11' wally marshal jig pole with a white head jig rigged with red/chart. 1.5" southern pro jig. No need to tip with minnow. Just work the jig with your wrist. If the crappie are all bedded up to where you will spoke them with your boat, then use a bobber and cast to them and reel back to you very slowly. This should help.


----------



## FlashBoomSplash

Roadrunners


----------



## Slabgrabber

sponkey14 said:


> well alpline, first u just need to bowfish them all over the crazy durkas do that :sniper:


Nice Buck! Man, you really bagged that deer! LOL


----------



## Slabgrabber

AlpineArcher24 said:


> In the springtime when the crappie are spawning, i see tons of them but i never know what kind of baits to use. Any Suggestions?

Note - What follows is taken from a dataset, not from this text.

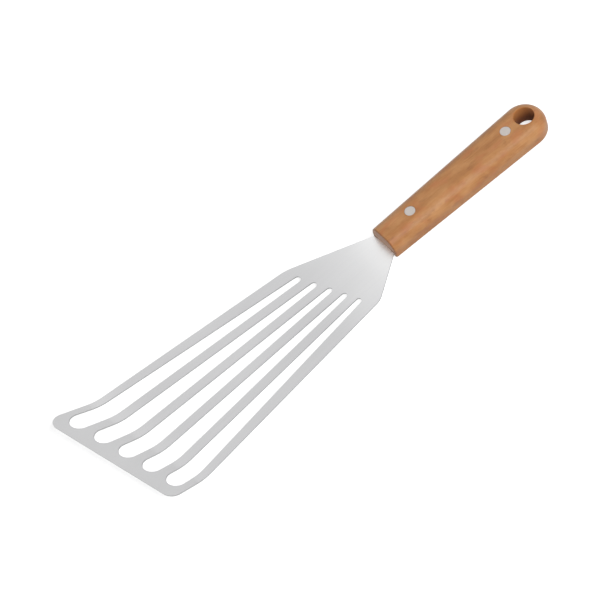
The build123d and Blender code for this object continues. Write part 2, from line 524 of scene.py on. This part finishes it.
@dataclass(frozen=True)
class OiledWood:
    """Oiled reddish-brown wood: figure along the handle, end grain lightened with painted light at its front, painted
    shade on its sides, a darker rounding round the front end, and a hole whose wall has painted light near its top
    and painted shade deeper down.

    Shares say how much of a tone or pattern goes in, and spans between which values it fades in.
    """

    name: str = "oiled_handle_wood"
    pale: Colour = tone(205, 150, 98)
    warm: Colour = tone(183, 126, 74)
    brown: Colour = tone(160, 102, 57)
    dark: Colour = tone(118, 64, 36)
    red: Colour = tone(188, 113, 70)
    # The end grain's tone is lightened as painted light on the front face, which faces away from the lamp.
    end_grain_with_painted_light: Colour = tone(186, 142, 114)
    # The hole's wall: raw wood lightened as painted light near its top, and a dark tone painted as shade that deepens
    # downwards.
    raw_wood_with_painted_light: Colour = tone(198, 130, 72)
    hole_shade_tone: Colour = tone(100, 46, 15)

    sway: Pattern = Pattern((14, 50, 50), 2.0, 0.5, 11.0)
    sway_reach: float = 5.0 * MM
    waver: Pattern = Pattern((70, 220, 220), 2.0, 0.5, 17.0)
    waver_reach: float = 1.2 * MM
    rise: float = 0.6
    heart_aside: float = 31.0 * MM
    heart_below: float = 55.0 * MM

    band: Pattern = Pattern((380, 1, 1), 2.0, 0.55, 2.0)
    band_share: float = 0.08
    streak: Pattern = Pattern((26, 300, 300), 3.0, 0.6, 5.0)
    streak_share: float = 0.17
    fibre: Pattern = Pattern((60, 1500, 1500), 3.0, 0.65, 9.0)
    fibre_share: float = 0.2
    blotch: Pattern = Pattern((60, 110, 110), 3.0, 0.6, 23.0)
    blotch_share: float = 0.55
    figure_span: Span = (0.24, 0.72)
    warm_stop: float = 0.45
    smudge: Pattern = Pattern((80, 230, 230), 4.0, 0.65, 41.0)
    smudge_span: Span = (0.55, 0.74)
    smudge_share: float = 0.34
    pores: Pattern = Pattern((150, 2400, 2400), 2.0, 0.5, 31.0)
    pore_span: Span = (0.64, 0.74)
    pore_share: float = 0.25
    flush: Pattern = Pattern((90, 200, 200), 2.0, 0.5, 53.0)
    flush_span: Span = (0.48, 0.68)
    flush_share: float = 0.4

    # Painted shade: the wood darkens where its surface faces sideways or down.
    side_shade_span: Span = (0.3, -0.35)
    side_shade_share: float = 0.38
    end_span: Span = (0.8, 0.98)
    end_share: float = 0.85
    # Darker on the rounding round the front end.
    front_rounding_span: Span = (0.25, 0.6)
    front_rounding_share: float = 0.4

    # Painted light on the hole's wall near its top, and painted shade that grows deeper down.
    hole_span: Span = (6.45 * MM, 6.0 * MM)
    rim_span: Span = (0.95, 0.4)
    hole_light_share: float = 0.7
    hole_shade_span: Span = (6.5 * MM, -4.0 * MM)
    hole_shade_share: float = 0.88

    roughness: float = 0.37
    fibre_roughness: float = 0.2
    pore_roughness: float = 0.15
    end_roughness: float = 0.12
    hole_roughness: float = 0.3
    gloss: float = 0.5
    relief: tuple[float, float, float] = (0.5, 0.2, 0.3)
    relief_depth: float = 0.05 * MM

    def grain(self, wood: Shader, place: bpy.types.NodeSocket) -> bpy.types.NodeSocket:
        """The place in the log, which sways along the handle.

        Args:
            wood: The material's tree.
            place: The surface's place on the part.

        Returns:
            The swayed place.
        """
        sway = wood.noise(place, self.sway) - 0.5
        waver = wood.noise(place, self.waver) - 0.5
        shift = sway * self.sway_reach + waver * self.waver_reach
        return wood.vector("ADD", place, wood.join(0.0, shift, shift * self.rise))

    def growth(self, wood: Shader, grain: bpy.types.NodeSocket) -> Value:
        """The bands of the growth rings round the heart of the log.

        Args:
            wood: The material's tree.
            grain: The place in the log.

        Returns:
            The bands, from 0 to 1.
        """
        _, y, z = wood.split(grain)
        across, under = y + self.heart_aside, z + self.heart_below
        radius = (across * across + under * under).root()
        return wood.noise(wood.join(radius, 0.0, 0.0), self.band)

    def hole_wall(self, wood: Shader, place: bpy.types.NodeSocket, upright: Value) -> tuple[Value, Value]:
        """The wall of the hanging hole, which is centred on the origin.

        Args:
            wood: The material's tree.
            place: The surface's place on the part.
            upright: How far the surface faces up.

        Returns:
            1 on the wall, and the share of painted shade that grows downwards.
        """
        x, y, z = wood.split(place)
        inside = (x * x + y * y).root().step(*self.hole_span)
        wall = inside * abs(upright).step(*self.rim_span)
        return wall, wall * z.step(*self.hole_shade_span) * self.hole_shade_share

    def material(self) -> bpy.types.Material:
        """Build the material.

        Returns:
            The finished material.
        """
        wood = Shader(self.name)
        place = wood.place()
        ahead, _, upright = wood.split(wood.facing())
        grain = self.grain(wood, place)
        streak, fibre = wood.noise(grain, self.streak), wood.noise(grain, self.fibre)
        blotch = wood.noise(place, self.blotch)
        figure = self.growth(wood, grain) * self.band_share + streak * self.streak_share
        figure = figure + fibre * self.fibre_share + blotch * self.blotch_share
        stops = ((0.0, self.brown), (self.warm_stop, self.warm), (1.0, self.pale))
        smudge = wood.noise(grain, self.smudge).step(*self.smudge_span)
        pores = wood.noise(grain, self.pores).step(*self.pore_span)
        flush = wood.noise(place, self.flush).step(*self.flush_span)
        # Painted shade where the surface faces sideways or down.
        side = upright.step(*self.side_shade_span)
        # The front face: end grain, lightened as painted light.
        end = (-ahead).step(*self.end_span)
        # Darker on the rounding round the front end, beside the end face.
        front_rounding_dark = (-ahead).step(*self.front_rounding_span) * (1 - end)
        # The hole's wall: painted light, and painted shade that deepens downwards.
        wall, painted_hole_shade = self.hole_wall(wood, place, upright)

        colour = wood.ramp(figure.step(*self.figure_span), stops)
        for share, layer in (
            (smudge * self.smudge_share, self.dark),
            (pores * self.pore_share, self.dark),
            (flush * self.flush_share, self.red),
            (side * self.side_shade_share, self.dark),
            (front_rounding_dark * self.front_rounding_share, self.dark),
            (end * self.end_share, self.end_grain_with_painted_light),
            (wall * self.hole_light_share, self.raw_wood_with_painted_light),
            (painted_hole_shade, self.hole_shade_tone),
        ):
            colour = wood.mix(share, colour, layer)

        roughness = self.roughness + (fibre - 0.5) * self.fibre_roughness + pores * self.pore_roughness
        roughness = roughness + end * self.end_roughness + wall * self.hole_roughness
        by_fibre, by_streak, by_pore = self.relief
        height = fibre * by_fibre + streak * by_streak + (1 - pores) * by_pore
        return wood.surface({
            "Base Color": colour,
            "Roughness": roughness,
            "Specular IOR Level": self.gloss,
            "Normal": wood.bump(height, self.relief_depth),
        })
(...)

Well, if you can see them then you are fishing clear water. In that case us a pink and white jig. If they are inactive and won't bite that then do this. Put on your polarized sunglasses so you can sight fish. Then tie on a 1/32 oz black quiver jig or what ever kind of jig as long as its black then bounce it through the spawning nest, they'll think its a leach and pick it up, then they'll crush it and spit it out so be ready to set the hook when they pick it up. Their not hungry just trying to protect the nest. Make sure you stop the jig in the nesting bed and make it seem alive by quivering it. Take only what you can eat and throw the rest back.


----------